Consequences of Non-Formation of the Board
Failure to properly constitute a Board can have serious consequences.
Casual Vacancies
If the number of directors falls below the minimum requirement, the Board may be unable to function effectively.
Quorum Issues
A valid Board meeting requires a minimum quorum. Without it:
- Decisions become invalid and unenforceable
- Governance is severely affected
Legal Non-Compliance
Non-compliance with the Act may result in:
- Penalties and fines
- Legal proceedings
- Damage to reputation
Operational Challenges
Absence of a functional Board leads to delays in decision-making and poor governance.
Loss of Stakeholder Confidence
Investors and stakeholders may lose trust, affecting the company’s financial stability and market reputation.

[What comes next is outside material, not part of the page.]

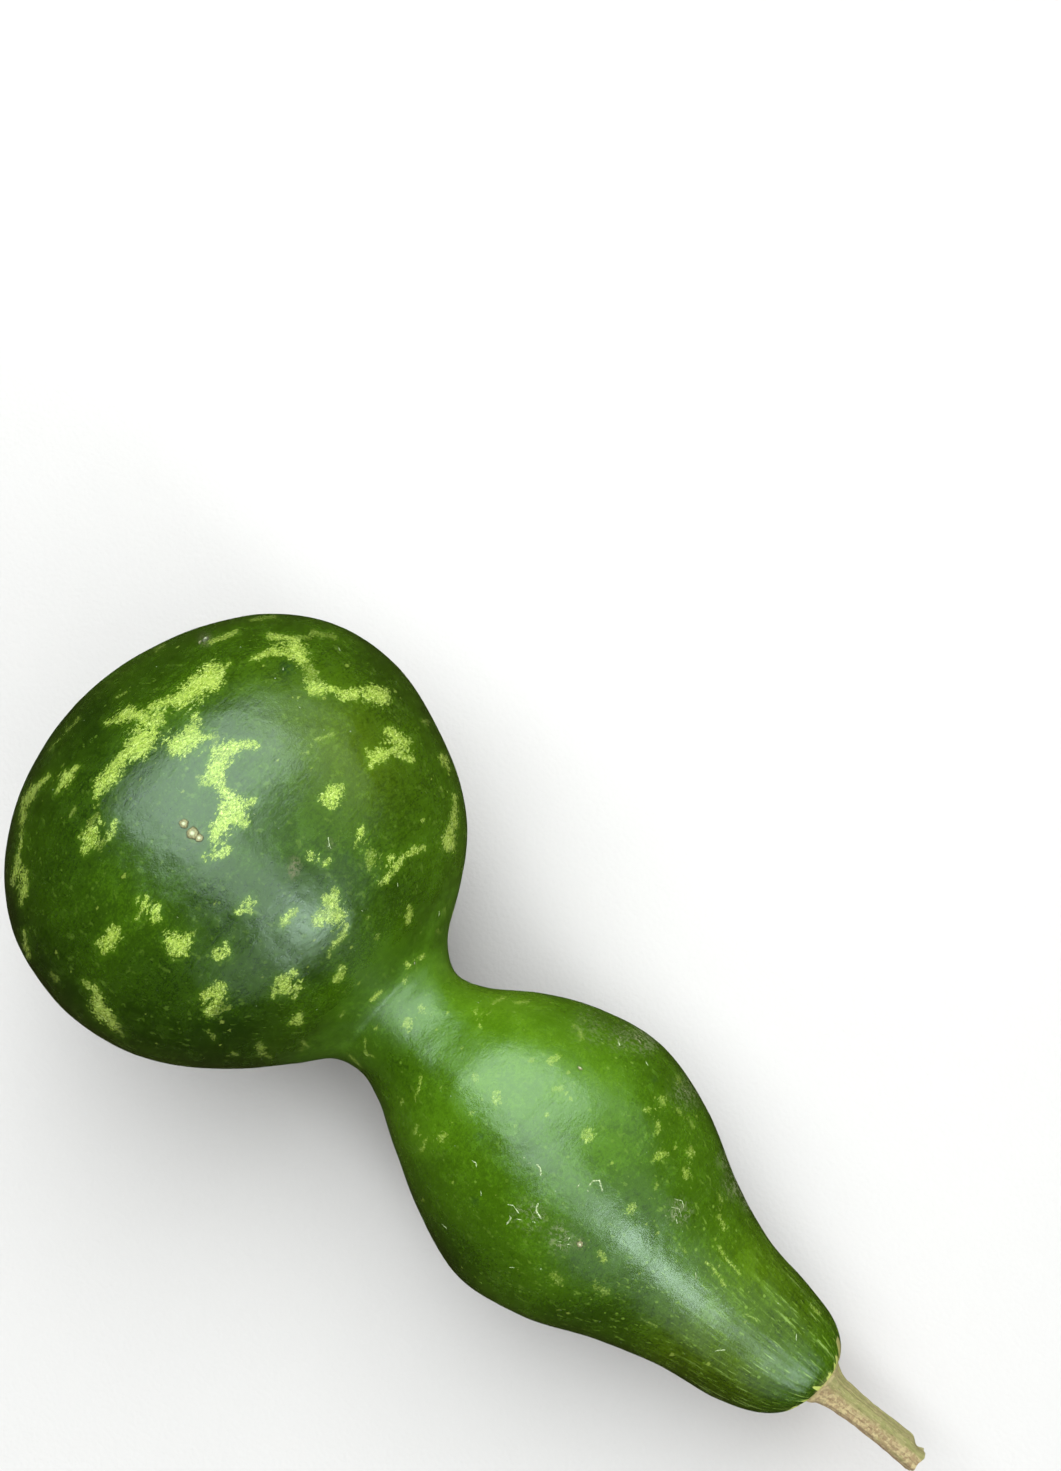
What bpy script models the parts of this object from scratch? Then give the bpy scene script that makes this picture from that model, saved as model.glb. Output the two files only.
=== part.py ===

Difficulty in Raising Capital
Financial institutions often require a properly constituted Board. Lack of compliance may restrict access to funding.
Conclusion
The Board of Directors is the backbone of corporate governance under the Companies Act, 2013. It plays a crucial role in shaping the direction, policies and performance of a company. From ensuring compliance with legal provisions to safeguarding stakeholder interests, the Board carries significant responsibilities.
The effectiveness of the Board depends on its composition, diversity, independence and adherence to ethical standards. While the law provides a structured framework, the practical functioning of the Board requires competence, integrity and accountability.